If you walk into any of Seoul’s craft beer pubs or bars, it’s likely you’ll find mostly women perched on the bar stools.

“As customers, I would say women are definitely drivers,” said Tiffany Needham, the co-owner of Magpie Brewing Company in Seoul. “I remember six months into it, it was all Korean women in the bar, and it was like a switch [had] flipped.”

And this isn’t an isolated incident. Take Reilly’s Taphouse, for example, which is Korea’s very first craft beer bar whose customer base is composed of 65% female clients. And at Namsan Chemistry, a pop-up craft beer bar, the bartender observed that around 70% of the customers at the joint’s three-month stint were female.

But Korean women are demanding craft beers for more than just their taste. Rather, it’s about appearances, too.
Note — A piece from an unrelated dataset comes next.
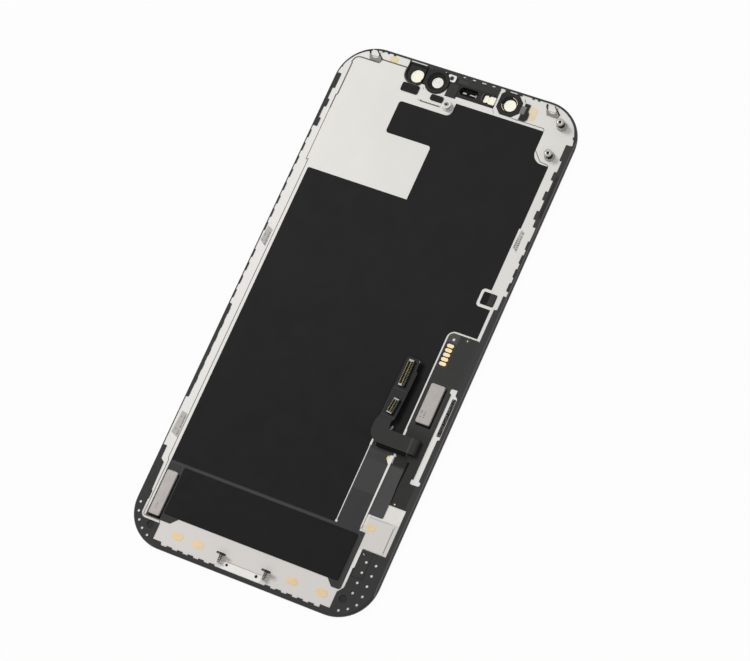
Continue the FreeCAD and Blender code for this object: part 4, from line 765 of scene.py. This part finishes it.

Just as cosmopolitans were an important and iconic drink to women in the age of Carrie Bradshaw in the early 2000s, you won’t be hard pressed to find young South Korean women gathering at their local craft beer bar, sipping a sophisticated — and often sweet — brew.

While 84% of craft brew drinkers in the United States choose their craft brew depending on the season, many female beer drinkers in Korea tend to lean towards sweeter beers, such as fruity wheat varieties or stouts with flavors of chocolate and caramel.

“If you have a beer and you put an orange or a watermelon on the side of it, something of that nature, then [women] tend to like that,” says Troy Zitzelsberger, co-owner of Reilly’s Taphouse. “Makes a good selfie.”